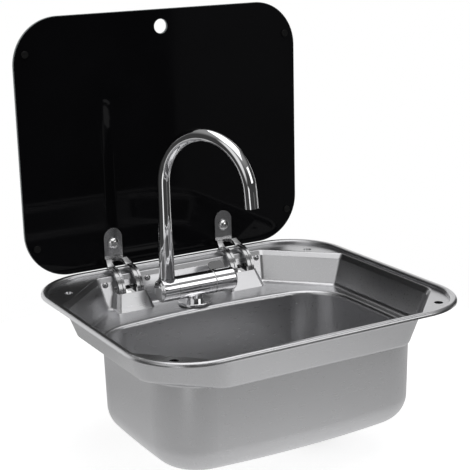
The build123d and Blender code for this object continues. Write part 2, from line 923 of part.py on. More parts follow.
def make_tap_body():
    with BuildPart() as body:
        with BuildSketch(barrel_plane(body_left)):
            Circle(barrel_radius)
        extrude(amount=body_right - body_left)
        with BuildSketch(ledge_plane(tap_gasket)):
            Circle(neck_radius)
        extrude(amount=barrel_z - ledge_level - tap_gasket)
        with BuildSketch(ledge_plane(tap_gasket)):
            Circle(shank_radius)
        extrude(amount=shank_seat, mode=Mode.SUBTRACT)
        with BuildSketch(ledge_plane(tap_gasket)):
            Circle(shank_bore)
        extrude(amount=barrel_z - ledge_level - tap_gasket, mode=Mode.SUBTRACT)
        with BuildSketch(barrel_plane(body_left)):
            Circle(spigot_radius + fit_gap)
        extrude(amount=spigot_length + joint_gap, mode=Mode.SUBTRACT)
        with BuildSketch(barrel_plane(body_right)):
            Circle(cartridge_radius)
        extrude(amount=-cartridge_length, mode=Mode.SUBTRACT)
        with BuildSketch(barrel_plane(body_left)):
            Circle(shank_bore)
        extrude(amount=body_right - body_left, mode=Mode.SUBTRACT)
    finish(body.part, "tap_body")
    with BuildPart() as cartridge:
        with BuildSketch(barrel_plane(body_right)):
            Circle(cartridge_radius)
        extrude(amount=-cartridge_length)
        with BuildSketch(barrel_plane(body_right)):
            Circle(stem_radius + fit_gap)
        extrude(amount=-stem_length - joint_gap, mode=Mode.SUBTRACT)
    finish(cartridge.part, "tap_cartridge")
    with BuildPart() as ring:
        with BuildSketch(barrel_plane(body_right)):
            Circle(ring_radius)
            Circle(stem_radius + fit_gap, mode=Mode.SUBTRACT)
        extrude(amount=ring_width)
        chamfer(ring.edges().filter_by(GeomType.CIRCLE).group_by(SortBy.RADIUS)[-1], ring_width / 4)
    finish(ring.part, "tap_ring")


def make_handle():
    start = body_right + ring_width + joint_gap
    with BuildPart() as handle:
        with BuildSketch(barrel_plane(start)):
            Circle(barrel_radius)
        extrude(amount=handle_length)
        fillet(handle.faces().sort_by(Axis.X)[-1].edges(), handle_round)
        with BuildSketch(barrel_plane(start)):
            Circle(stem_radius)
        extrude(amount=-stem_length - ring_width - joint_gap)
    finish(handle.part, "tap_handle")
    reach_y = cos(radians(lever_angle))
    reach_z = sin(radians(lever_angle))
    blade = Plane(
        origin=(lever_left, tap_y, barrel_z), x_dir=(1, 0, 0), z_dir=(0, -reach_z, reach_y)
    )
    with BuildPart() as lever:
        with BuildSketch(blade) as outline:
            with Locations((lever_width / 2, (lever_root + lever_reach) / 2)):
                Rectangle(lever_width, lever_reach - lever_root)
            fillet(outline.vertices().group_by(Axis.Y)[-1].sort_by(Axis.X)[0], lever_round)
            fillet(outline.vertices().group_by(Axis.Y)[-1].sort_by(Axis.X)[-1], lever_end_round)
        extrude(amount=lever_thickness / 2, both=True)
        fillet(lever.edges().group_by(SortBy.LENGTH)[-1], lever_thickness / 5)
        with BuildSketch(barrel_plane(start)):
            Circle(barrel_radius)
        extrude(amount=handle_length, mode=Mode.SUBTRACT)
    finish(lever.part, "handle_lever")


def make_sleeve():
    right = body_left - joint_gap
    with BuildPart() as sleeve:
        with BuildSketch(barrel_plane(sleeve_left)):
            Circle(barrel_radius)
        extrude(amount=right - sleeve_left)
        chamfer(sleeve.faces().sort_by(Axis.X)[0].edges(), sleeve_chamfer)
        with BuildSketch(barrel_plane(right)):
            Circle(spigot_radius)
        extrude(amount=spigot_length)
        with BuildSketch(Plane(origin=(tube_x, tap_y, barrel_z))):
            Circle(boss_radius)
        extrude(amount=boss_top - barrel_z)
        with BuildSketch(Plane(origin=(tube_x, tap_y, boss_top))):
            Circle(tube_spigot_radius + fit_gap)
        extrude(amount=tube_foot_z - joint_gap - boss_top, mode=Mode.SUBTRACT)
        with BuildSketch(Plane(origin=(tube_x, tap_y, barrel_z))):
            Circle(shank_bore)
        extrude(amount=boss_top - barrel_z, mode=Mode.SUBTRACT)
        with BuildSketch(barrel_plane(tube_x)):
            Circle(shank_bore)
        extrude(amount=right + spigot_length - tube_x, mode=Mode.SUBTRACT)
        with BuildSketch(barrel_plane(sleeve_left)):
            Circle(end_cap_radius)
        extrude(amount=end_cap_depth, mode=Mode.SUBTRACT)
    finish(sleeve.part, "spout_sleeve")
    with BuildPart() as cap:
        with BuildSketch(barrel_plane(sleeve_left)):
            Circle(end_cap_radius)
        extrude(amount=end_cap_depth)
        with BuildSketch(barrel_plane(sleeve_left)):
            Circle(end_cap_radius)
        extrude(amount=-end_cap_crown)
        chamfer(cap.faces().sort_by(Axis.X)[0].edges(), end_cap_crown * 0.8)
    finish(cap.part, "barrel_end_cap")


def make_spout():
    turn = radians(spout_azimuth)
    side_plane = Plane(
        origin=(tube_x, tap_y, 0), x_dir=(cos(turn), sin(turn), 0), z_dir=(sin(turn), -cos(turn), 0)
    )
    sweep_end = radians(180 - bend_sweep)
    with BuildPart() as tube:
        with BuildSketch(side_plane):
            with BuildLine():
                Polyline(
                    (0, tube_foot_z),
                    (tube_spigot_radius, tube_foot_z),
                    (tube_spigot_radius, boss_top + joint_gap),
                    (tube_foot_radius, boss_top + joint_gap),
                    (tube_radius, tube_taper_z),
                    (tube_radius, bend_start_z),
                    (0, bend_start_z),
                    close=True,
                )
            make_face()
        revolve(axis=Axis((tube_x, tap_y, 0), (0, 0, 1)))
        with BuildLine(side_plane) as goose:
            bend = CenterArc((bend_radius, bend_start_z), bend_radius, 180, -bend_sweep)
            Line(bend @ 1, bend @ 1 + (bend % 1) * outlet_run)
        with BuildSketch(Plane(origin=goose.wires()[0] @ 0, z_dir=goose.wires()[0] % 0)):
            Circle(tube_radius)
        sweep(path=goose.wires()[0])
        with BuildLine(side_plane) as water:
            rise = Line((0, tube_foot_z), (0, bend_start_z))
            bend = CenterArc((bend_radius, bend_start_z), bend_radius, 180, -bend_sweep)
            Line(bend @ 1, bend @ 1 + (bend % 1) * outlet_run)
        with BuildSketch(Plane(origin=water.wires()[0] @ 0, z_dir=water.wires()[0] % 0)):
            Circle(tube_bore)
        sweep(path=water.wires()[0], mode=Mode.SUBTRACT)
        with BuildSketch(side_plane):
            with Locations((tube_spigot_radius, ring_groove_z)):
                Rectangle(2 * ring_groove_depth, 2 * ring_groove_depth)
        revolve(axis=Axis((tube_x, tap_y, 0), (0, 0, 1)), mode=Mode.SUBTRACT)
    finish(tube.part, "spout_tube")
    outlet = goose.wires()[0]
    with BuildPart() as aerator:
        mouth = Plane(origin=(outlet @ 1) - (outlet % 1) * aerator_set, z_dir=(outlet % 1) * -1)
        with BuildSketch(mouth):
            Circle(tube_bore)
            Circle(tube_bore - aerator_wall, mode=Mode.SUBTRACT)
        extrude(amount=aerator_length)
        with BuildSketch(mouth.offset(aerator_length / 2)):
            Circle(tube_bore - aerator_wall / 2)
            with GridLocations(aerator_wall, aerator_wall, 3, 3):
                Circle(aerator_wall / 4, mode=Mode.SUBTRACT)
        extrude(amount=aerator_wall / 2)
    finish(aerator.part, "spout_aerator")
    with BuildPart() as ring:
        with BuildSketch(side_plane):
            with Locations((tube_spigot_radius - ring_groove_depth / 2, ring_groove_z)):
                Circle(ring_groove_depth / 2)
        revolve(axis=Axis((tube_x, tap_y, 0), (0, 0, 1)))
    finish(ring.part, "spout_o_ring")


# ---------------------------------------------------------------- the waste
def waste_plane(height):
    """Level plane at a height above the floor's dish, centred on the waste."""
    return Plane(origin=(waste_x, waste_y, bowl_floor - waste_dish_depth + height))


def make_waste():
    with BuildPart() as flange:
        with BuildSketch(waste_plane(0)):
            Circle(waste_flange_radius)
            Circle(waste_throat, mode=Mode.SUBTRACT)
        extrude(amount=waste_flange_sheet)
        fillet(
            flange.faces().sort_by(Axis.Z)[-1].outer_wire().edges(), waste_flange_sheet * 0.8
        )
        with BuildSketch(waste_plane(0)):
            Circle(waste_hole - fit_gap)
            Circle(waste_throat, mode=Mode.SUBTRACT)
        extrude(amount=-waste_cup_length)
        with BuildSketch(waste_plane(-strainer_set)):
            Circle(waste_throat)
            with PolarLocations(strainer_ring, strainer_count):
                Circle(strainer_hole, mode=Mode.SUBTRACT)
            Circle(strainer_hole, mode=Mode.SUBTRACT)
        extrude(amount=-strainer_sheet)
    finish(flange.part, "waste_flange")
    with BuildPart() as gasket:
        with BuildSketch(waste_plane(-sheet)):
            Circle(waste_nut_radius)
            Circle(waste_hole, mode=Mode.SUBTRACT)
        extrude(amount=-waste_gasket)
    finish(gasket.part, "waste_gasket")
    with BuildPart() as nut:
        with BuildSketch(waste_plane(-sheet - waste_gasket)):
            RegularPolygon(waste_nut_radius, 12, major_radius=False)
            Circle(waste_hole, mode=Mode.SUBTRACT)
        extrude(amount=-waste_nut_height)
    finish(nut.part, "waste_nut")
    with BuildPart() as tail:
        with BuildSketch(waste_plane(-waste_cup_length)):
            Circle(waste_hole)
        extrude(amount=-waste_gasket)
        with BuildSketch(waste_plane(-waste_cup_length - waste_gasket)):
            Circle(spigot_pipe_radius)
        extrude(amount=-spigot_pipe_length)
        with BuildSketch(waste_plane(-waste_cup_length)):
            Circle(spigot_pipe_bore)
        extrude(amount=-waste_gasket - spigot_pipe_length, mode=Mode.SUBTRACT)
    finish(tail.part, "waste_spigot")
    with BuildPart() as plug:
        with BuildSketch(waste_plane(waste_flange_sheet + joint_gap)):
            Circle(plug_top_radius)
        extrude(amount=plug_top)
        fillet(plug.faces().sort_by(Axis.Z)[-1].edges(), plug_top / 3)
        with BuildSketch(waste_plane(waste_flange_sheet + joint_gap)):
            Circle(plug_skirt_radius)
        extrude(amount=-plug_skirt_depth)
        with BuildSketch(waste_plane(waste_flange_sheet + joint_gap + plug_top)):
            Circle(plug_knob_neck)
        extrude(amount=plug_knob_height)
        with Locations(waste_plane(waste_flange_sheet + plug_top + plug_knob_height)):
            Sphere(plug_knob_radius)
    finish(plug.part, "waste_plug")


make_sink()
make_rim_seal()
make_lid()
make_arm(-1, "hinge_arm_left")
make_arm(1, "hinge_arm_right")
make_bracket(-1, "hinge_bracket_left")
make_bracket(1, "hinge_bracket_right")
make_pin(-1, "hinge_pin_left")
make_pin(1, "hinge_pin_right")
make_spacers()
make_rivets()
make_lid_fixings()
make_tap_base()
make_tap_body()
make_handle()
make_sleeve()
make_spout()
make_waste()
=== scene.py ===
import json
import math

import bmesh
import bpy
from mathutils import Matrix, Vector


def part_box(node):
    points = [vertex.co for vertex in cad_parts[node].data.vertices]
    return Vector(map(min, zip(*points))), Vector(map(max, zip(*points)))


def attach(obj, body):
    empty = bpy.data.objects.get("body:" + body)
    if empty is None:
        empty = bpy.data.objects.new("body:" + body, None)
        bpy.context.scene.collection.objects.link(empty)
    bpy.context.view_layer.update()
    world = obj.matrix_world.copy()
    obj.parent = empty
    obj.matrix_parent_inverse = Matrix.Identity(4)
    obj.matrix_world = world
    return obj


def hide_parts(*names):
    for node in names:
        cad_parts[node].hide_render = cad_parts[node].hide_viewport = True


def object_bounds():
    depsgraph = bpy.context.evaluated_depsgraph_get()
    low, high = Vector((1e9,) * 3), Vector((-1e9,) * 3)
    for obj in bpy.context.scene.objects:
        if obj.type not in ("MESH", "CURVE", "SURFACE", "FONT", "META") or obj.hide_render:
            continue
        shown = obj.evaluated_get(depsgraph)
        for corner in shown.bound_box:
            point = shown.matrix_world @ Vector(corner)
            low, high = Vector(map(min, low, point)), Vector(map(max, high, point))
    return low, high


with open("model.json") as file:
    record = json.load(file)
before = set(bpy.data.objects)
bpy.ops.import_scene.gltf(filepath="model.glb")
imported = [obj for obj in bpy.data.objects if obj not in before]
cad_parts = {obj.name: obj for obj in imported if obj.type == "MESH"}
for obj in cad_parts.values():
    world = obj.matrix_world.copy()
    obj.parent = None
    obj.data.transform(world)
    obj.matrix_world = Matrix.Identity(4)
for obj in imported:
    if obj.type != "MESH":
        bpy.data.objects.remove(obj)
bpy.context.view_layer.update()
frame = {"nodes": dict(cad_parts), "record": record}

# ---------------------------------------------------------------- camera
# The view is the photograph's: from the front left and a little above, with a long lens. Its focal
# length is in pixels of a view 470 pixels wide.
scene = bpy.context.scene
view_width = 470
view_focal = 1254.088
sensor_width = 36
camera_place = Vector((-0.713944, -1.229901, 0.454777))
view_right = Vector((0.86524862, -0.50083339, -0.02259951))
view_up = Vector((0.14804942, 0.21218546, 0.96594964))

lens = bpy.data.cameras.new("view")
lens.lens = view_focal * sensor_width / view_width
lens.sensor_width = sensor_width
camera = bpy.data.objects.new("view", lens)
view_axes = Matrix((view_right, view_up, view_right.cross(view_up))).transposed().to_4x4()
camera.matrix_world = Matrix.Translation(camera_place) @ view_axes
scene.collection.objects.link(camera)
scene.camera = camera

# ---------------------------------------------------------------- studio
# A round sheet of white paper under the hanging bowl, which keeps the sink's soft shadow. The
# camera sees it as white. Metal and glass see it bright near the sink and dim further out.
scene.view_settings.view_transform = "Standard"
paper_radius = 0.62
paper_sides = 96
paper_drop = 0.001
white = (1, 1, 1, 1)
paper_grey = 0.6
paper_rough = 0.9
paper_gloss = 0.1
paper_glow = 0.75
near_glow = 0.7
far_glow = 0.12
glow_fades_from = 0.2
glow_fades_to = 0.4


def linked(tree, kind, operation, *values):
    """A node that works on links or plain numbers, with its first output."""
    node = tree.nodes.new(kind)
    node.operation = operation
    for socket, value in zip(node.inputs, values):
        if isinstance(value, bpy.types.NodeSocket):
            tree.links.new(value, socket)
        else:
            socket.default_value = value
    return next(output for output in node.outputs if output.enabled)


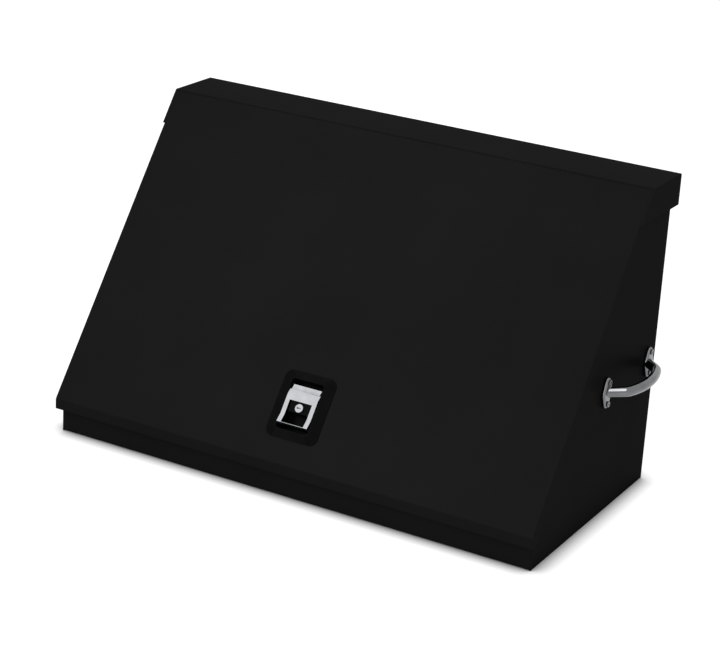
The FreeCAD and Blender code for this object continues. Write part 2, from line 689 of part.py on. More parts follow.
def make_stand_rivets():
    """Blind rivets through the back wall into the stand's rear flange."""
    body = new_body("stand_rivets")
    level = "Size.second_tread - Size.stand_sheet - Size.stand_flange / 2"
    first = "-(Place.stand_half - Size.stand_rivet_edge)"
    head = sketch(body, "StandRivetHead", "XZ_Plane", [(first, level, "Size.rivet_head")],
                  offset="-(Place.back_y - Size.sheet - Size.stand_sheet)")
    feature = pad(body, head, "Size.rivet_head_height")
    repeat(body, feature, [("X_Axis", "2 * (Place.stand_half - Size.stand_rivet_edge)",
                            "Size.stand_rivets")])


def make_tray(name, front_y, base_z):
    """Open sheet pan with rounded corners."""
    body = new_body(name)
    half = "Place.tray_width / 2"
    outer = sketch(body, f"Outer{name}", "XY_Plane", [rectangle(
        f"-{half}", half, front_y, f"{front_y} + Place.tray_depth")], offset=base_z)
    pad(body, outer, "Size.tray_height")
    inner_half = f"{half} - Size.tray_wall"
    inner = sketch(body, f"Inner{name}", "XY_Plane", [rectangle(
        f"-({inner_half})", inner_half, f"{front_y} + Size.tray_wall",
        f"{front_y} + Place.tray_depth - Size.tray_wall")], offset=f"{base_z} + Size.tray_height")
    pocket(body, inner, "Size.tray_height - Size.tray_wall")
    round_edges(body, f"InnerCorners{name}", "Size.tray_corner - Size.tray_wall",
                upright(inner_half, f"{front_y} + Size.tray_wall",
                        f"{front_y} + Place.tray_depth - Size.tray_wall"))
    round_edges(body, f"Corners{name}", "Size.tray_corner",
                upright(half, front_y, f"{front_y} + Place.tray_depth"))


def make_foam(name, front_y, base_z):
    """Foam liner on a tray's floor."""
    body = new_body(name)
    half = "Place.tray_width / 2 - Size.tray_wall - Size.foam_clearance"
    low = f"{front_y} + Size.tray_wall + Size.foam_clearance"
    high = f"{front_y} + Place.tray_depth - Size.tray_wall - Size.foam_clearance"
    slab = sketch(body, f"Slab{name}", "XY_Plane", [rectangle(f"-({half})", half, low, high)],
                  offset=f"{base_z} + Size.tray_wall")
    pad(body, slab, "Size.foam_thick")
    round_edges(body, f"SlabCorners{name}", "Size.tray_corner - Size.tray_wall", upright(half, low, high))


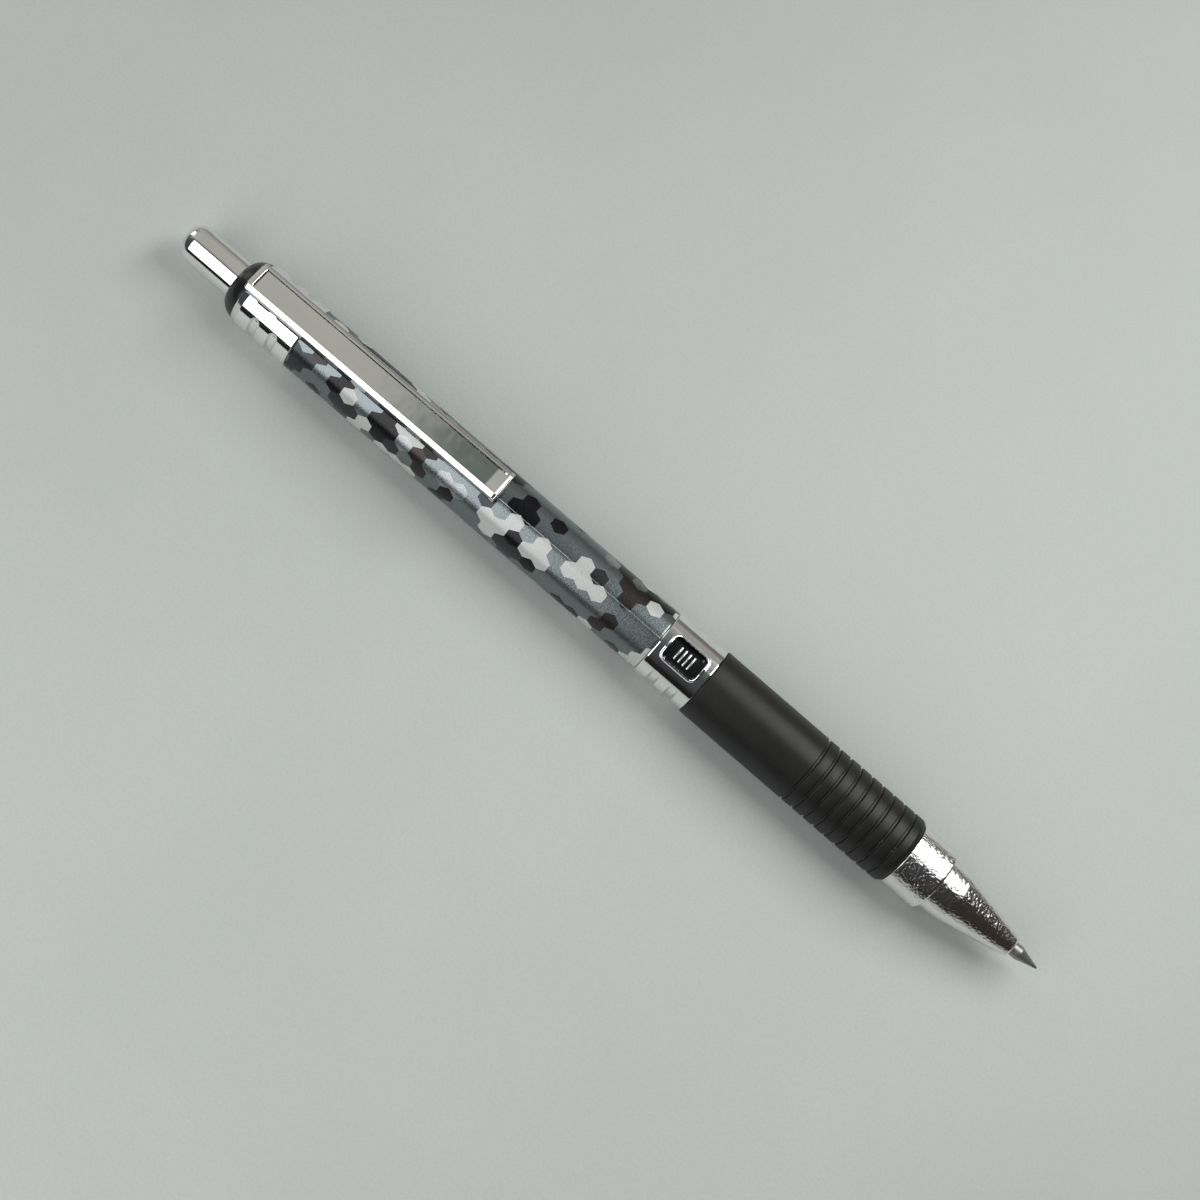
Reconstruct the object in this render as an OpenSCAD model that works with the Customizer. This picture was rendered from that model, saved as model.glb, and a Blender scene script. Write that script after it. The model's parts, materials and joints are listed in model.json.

→ **Short problem**: Only the lines from the one containing "make_sink()" through the one containing "bpy.context.scene.collection.objects.link(empty)" are to be retyped, both boundary lines included, with no other material.

→ **Completed exercise**:
make_sink()
make_rim_seal()
make_lid()
make_arm(-1, "hinge_arm_left")
make_arm(1, "hinge_arm_right")
make_bracket(-1, "hinge_bracket_left")
make_bracket(1, "hinge_bracket_right")
make_pin(-1, "hinge_pin_left")
make_pin(1, "hinge_pin_right")
make_spacers()
make_rivets()
make_lid_fixings()
make_tap_base()
make_tap_body()
make_handle()
make_sleeve()
make_spout()
make_waste()
=== scene.py ===
import json
import math

import bmesh
import bpy
from mathutils import Matrix, Vector


def part_box(node):
    points = [vertex.co for vertex in cad_parts[node].data.vertices]
    return Vector(map(min, zip(*points))), Vector(map(max, zip(*points)))


def attach(obj, body):
    empty = bpy.data.objects.get("body:" + body)
    if empty is None:
        empty = bpy.data.objects.new("body:" + body, None)
        bpy.context.scene.collection.objects.link(empty)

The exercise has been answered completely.